Extracted entries.
◇ ◇ ◇
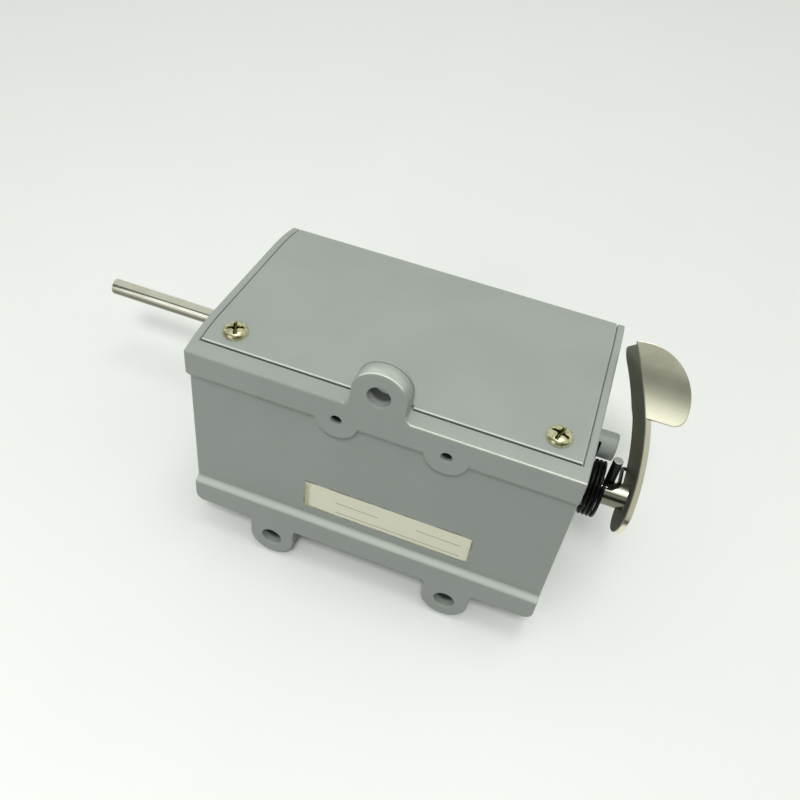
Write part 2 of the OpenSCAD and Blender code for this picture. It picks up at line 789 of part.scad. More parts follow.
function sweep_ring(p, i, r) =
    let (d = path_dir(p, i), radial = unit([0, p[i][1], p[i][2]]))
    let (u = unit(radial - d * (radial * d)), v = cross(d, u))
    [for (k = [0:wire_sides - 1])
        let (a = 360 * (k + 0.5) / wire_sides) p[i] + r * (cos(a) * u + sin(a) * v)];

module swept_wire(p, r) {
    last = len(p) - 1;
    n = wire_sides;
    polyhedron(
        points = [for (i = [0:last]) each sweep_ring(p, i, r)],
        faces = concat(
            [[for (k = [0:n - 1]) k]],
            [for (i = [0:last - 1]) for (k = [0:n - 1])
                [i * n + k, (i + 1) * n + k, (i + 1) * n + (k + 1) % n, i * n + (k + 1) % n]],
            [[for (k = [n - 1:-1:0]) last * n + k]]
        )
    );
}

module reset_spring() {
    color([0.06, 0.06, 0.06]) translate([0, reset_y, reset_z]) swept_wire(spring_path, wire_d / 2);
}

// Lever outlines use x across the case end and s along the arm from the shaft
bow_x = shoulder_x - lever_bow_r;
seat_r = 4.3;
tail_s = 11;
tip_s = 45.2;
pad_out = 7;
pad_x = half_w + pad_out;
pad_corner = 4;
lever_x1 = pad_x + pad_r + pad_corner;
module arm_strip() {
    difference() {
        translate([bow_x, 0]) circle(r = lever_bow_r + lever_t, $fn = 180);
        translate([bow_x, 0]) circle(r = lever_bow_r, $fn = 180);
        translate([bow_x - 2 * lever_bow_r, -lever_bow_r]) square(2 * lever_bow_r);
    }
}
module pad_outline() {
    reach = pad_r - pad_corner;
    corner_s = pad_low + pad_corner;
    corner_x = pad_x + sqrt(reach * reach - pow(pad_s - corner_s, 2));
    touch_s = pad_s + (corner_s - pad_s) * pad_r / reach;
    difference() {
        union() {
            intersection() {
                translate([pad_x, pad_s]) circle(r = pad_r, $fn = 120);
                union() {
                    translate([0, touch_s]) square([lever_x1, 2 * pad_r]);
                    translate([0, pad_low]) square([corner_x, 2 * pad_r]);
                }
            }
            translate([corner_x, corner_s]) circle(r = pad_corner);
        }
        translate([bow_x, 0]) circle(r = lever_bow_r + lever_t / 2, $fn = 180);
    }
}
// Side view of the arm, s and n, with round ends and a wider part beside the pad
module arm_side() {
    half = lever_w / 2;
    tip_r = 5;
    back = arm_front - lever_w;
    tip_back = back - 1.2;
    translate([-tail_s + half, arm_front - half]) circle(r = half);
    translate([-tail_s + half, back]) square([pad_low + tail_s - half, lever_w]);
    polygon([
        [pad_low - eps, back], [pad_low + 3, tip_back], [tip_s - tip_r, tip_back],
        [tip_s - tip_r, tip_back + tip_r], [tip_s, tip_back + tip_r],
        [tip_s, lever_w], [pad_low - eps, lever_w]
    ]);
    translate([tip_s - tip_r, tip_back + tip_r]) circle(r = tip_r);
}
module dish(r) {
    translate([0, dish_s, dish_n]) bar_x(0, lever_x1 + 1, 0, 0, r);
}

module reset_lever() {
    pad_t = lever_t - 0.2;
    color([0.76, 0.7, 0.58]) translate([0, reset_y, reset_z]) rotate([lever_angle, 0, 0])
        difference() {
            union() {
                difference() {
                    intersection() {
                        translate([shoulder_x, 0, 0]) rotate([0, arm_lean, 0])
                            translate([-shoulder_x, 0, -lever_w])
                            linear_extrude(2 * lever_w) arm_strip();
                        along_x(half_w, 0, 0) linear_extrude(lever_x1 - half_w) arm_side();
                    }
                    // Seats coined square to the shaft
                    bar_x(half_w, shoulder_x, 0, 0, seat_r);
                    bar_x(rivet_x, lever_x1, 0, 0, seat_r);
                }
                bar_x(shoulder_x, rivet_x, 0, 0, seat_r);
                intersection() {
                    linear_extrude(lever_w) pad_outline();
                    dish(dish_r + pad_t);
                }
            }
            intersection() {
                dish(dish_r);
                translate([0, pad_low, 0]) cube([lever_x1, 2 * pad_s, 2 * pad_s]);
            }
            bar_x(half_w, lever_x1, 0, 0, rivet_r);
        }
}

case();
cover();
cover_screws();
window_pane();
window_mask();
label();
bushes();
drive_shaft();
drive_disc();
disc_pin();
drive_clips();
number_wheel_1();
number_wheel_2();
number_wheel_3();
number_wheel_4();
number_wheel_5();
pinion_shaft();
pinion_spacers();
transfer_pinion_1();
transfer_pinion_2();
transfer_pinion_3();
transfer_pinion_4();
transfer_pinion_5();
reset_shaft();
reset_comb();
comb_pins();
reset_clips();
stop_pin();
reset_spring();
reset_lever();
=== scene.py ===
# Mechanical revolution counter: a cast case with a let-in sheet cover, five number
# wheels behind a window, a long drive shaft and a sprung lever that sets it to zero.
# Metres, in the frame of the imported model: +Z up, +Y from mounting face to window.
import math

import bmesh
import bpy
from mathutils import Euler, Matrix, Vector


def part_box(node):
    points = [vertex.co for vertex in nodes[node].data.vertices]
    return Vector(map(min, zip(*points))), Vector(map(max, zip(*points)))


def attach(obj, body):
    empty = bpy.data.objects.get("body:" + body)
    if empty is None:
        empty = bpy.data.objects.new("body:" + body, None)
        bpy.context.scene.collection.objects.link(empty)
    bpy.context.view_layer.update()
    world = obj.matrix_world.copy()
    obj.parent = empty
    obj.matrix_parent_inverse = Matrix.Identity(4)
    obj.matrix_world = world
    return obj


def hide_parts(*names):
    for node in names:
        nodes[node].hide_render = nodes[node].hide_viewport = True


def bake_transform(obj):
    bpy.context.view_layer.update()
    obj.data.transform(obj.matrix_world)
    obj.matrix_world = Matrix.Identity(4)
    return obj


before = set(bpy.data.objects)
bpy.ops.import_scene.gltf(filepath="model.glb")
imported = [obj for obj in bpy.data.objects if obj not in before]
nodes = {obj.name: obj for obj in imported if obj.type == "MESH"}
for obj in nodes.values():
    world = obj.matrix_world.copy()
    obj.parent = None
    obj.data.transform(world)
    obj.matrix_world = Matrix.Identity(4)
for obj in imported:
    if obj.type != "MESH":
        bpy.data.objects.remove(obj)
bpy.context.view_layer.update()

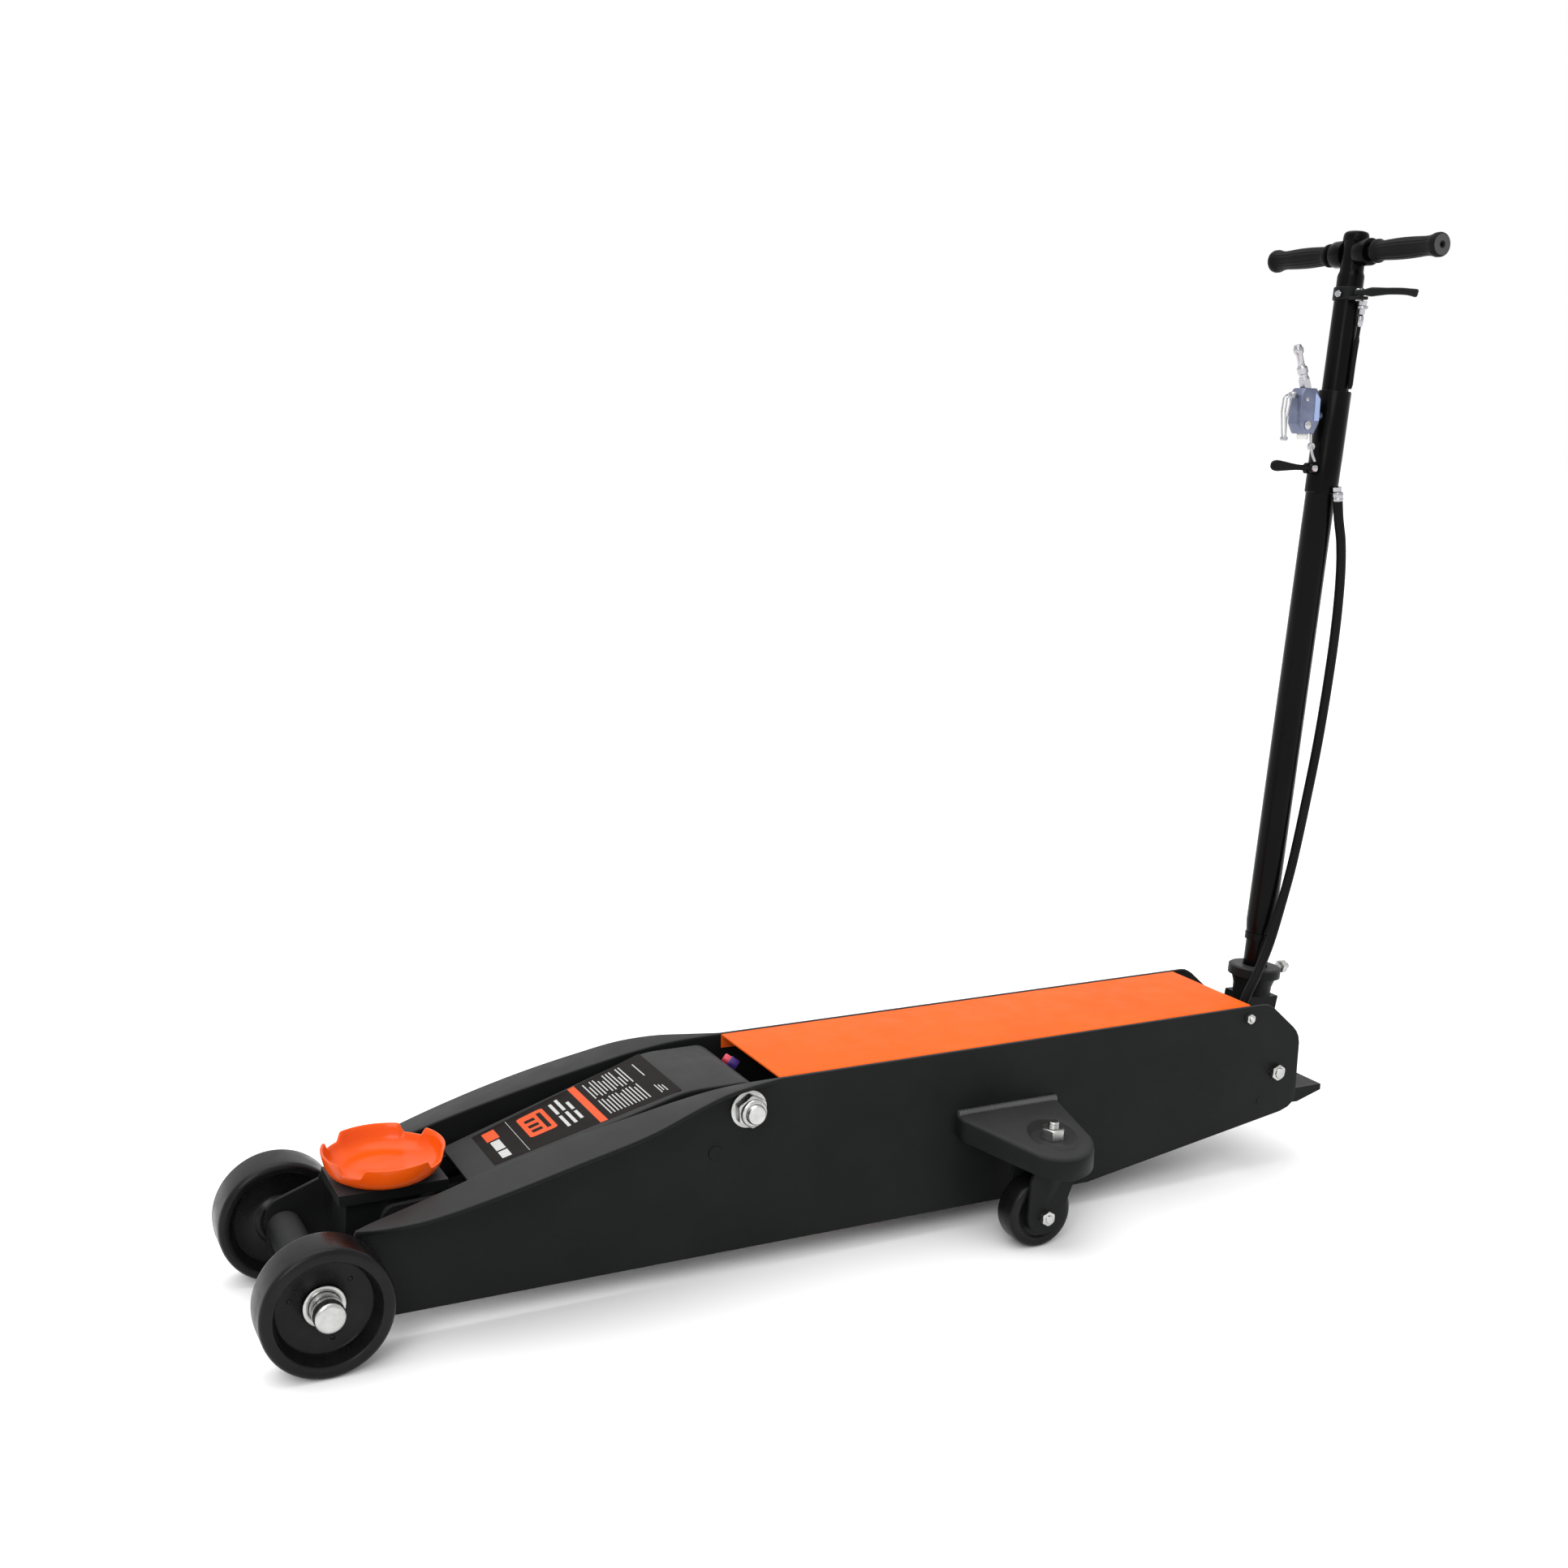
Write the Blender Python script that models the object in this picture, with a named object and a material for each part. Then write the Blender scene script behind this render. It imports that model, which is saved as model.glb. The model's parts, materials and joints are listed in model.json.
◇ ◇ ◇
Only the lines from the one holding "transfer_pinion_2();" through the one holding "obj.matrix_world = world" are wanted; retype them exactly.

transfer_pinion_2();
transfer_pinion_3();
transfer_pinion_4();
transfer_pinion_5();
reset_shaft();
reset_comb();
comb_pins();
reset_clips();
stop_pin();
reset_spring();
reset_lever();
=== scene.py ===
# Mechanical revolution counter: a cast case with a let-in sheet cover, five number
# wheels behind a window, a long drive shaft and a sprung lever that sets it to zero.
# Metres, in the frame of the imported model: +Z up, +Y from mounting face to window.
import math

import bmesh
import bpy
from mathutils import Euler, Matrix, Vector


def part_box(node):
    points = [vertex.co for vertex in nodes[node].data.vertices]
    return Vector(map(min, zip(*points))), Vector(map(max, zip(*points)))


def attach(obj, body):
    empty = bpy.data.objects.get("body:" + body)
    if empty is None:
        empty = bpy.data.objects.new("body:" + body, None)
        bpy.context.scene.collection.objects.link(empty)
    bpy.context.view_layer.update()
    world = obj.matrix_world.copy()
    obj.parent = empty
    obj.matrix_parent_inverse = Matrix.Identity(4)
    obj.matrix_world = world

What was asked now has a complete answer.